SANZIONI RUSSIA, PERCHÈ POCHE AZIENDE SI RITIRANO
Perché ci sono aziende che continuano a fare affari in Russia? Non sono poche quelle che scelgono di non rinunciare alla loro attività in Russia nonostante lo scoppio della guerra in Ucraina e le sanzioni conseguenti. Ne parla Süddeutsche Zeitung, citando un elenco stilato dall’Università di Yale che, ad esempio, comprende la catena di vendita all’ingrosso Metro, ma anche produttori di articoli medici che si giustificano tirando in ballo questioni umanitarie. Ci sono, infatti, l’azienda sanitaria Fresenius, il produttore farmaceutico Stada, il fornitore di tecnologia medica Siemens Healthineers, il produttore di dolciumi Storck con marchi come Nimm2 e Merci, ma anche fornitori di servizi finanziari come la grande banca italiana Unicredit.
C’è poi la società petrolifera Wintershall Dea che solo a metà settimana, a quasi un anno dall’invasione dell’Ucraina, ha annunciato il suo completo ritiro dalla Russia. Cè poi uno studio dell’Università di San Gallo secondo cui l’8,5% delle aziende dei Paesi del G7 e dell’UE si è effettivamente ritirato dalla Russia dopo lo scoppio della guerra. Altri fanno affari come al solito, guerra o non guerra. Altri sono fuori, ma sono ancora rappresentati da una società nazionale, ma non è altro che un guscio vuoto. L’idea che gran parte dell’industria abbia tagliato i ponti con la Russia mesi fa è solo una sensazione. Quando la Russia ha invaso l’Ucraina, 2.405 filiali di 1.404 società dell’UE e del G7 erano attive in Russia. Alla fine di novembre 2022 solo un piccolo numero di queste aziende aveva venduto almeno una filiale.

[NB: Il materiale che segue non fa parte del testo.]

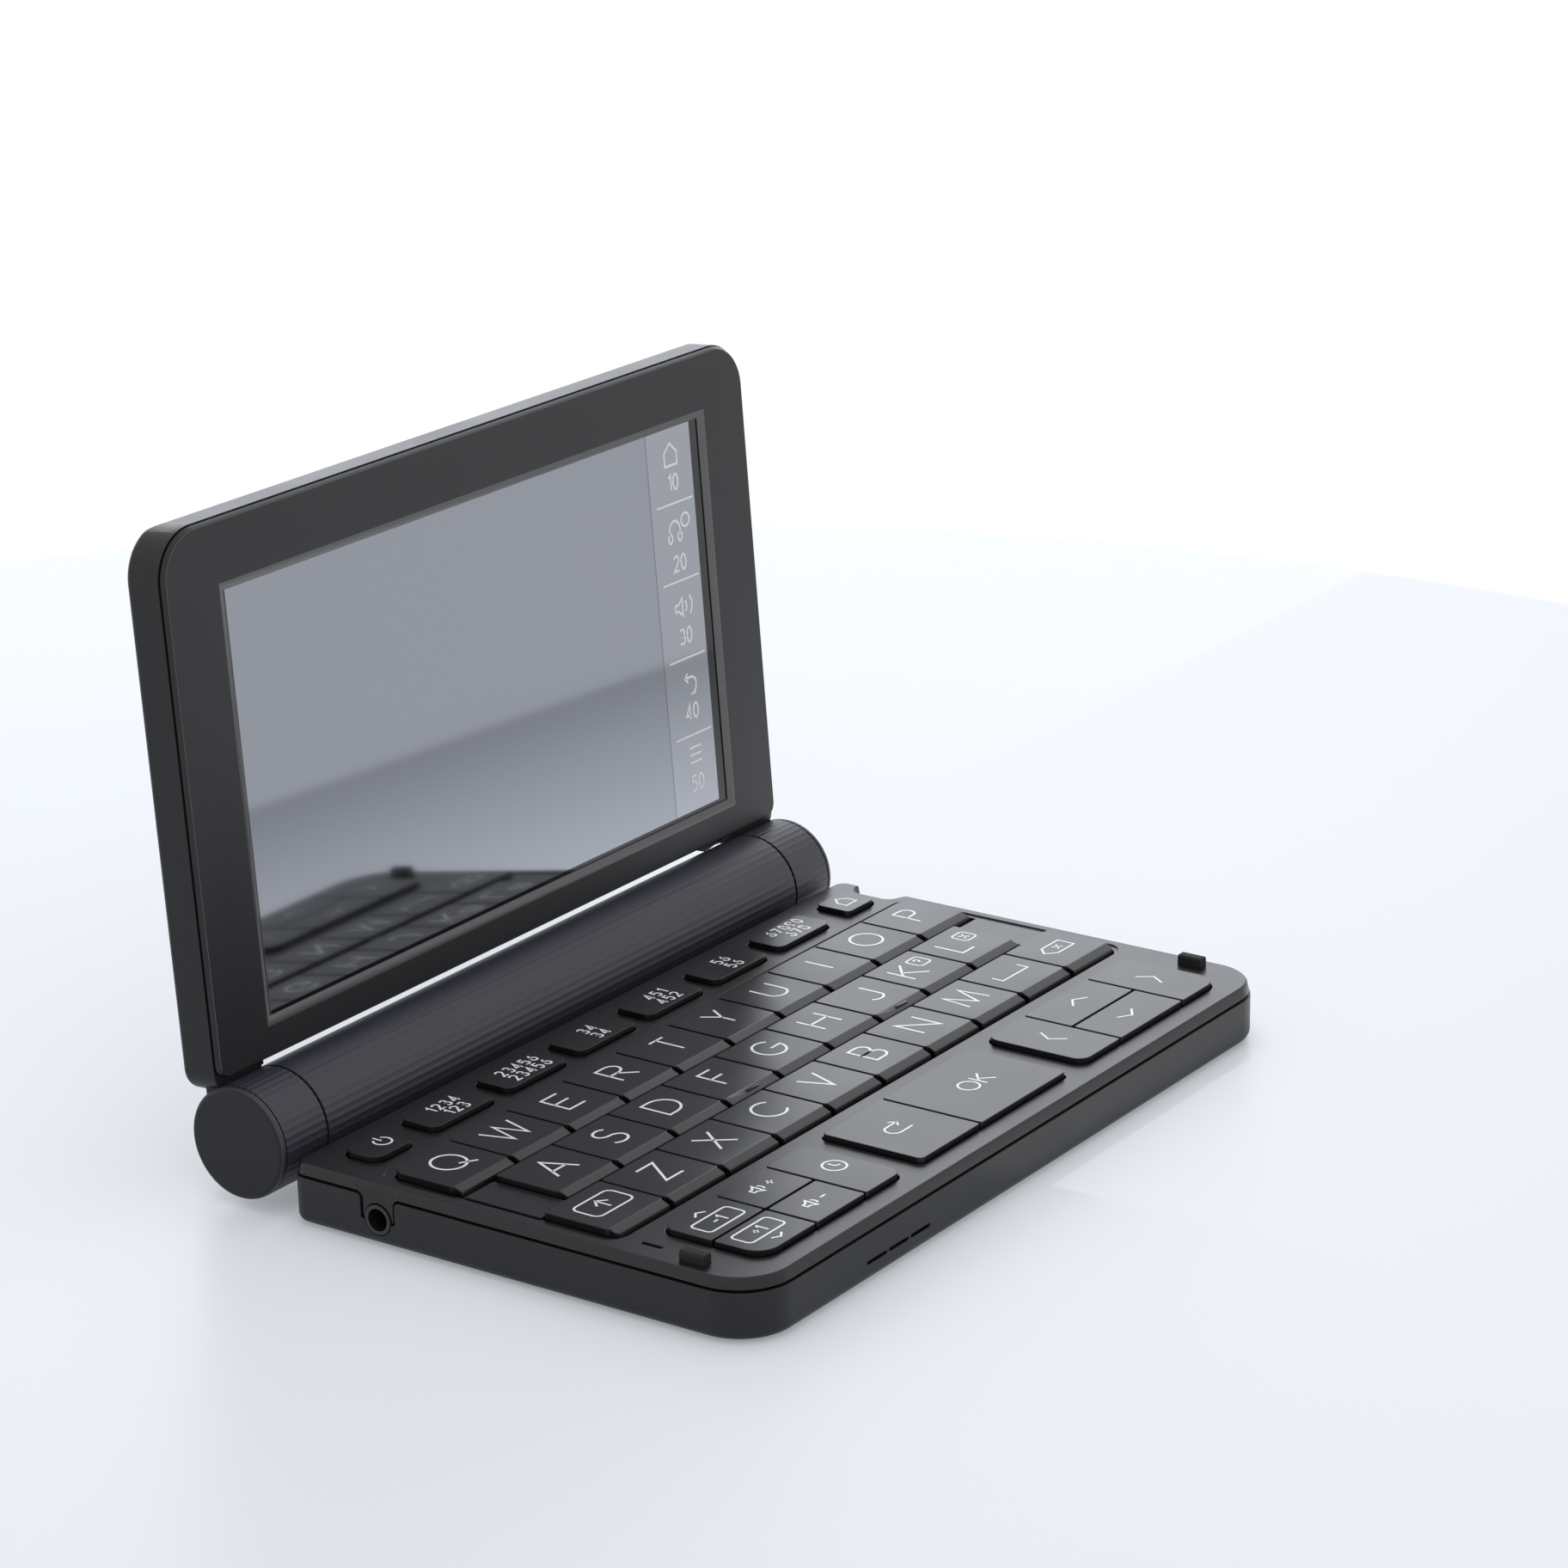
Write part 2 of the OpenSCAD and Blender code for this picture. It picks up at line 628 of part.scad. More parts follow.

GLI OSTACOLI DEL GOVERNO RUSSO (MA NON SOLO)
«In moltissimi casi non abbiamo assistito a un vero e proprio ritiro dalla Russia», ha dichiarato Simon Evenett, esperto di politica commerciale dell’Università di San Gallo e coautore dello studio, al Süddeutsche Zeitung. Molte aziende che si sono ritirate si sono date un’opzione di riacquisto. Quindi, hanno la possibilità di riacquistare le loro attività o fabbriche nei prossimi anni. D’altra parte, lasciare la Russia a volte non è così facile, perché il Cremlino ha disseminato diversi ostacoli. Il governo russo starebbe facendo di tutto per impedire il ritiro delle aziende occidentali, inasprendo le condizioni. Ad esempio, attualmente gli investitori hanno bisogno di un permesso ufficiale, a volte dello stesso presidente. Altre aziende che hanno smesso da tempo di vendere o produrre in Russia sono comunque ancora presenti. Questo è il caso di Daimler, che non è ancora fuori dal mercato: la società di vendita locale e lo stabilimento di assemblaggio saranno venduti all’investitore russo Avtodom. C’è la Volkswagen che sta cercando da mesi un acquirente per il suo stabilimento di Kaluga, mentre BSH Hausgeräte, che produce frigoriferi, ha sospeso la produzione a San Pietroburgo da mesi, ma oltre mille dipendenti continuano a essere pagati. Secondo il Comitato per le relazioni economiche dell’Europa orientale, è sempre più difficile un’uscita per le aziende. Infine, c’è un altro aspetto da tenere presente: tra le aziende occidentali rimaste in Russia, il 19,5% proveniva dalla Germania e il 12,4% dagli Stati Uniti. Forse gli annunci americani sono stati più chiari di quelli di tedeschi? O forse le aziende Usa avevano semplicemente “meno da perdere” in Russia.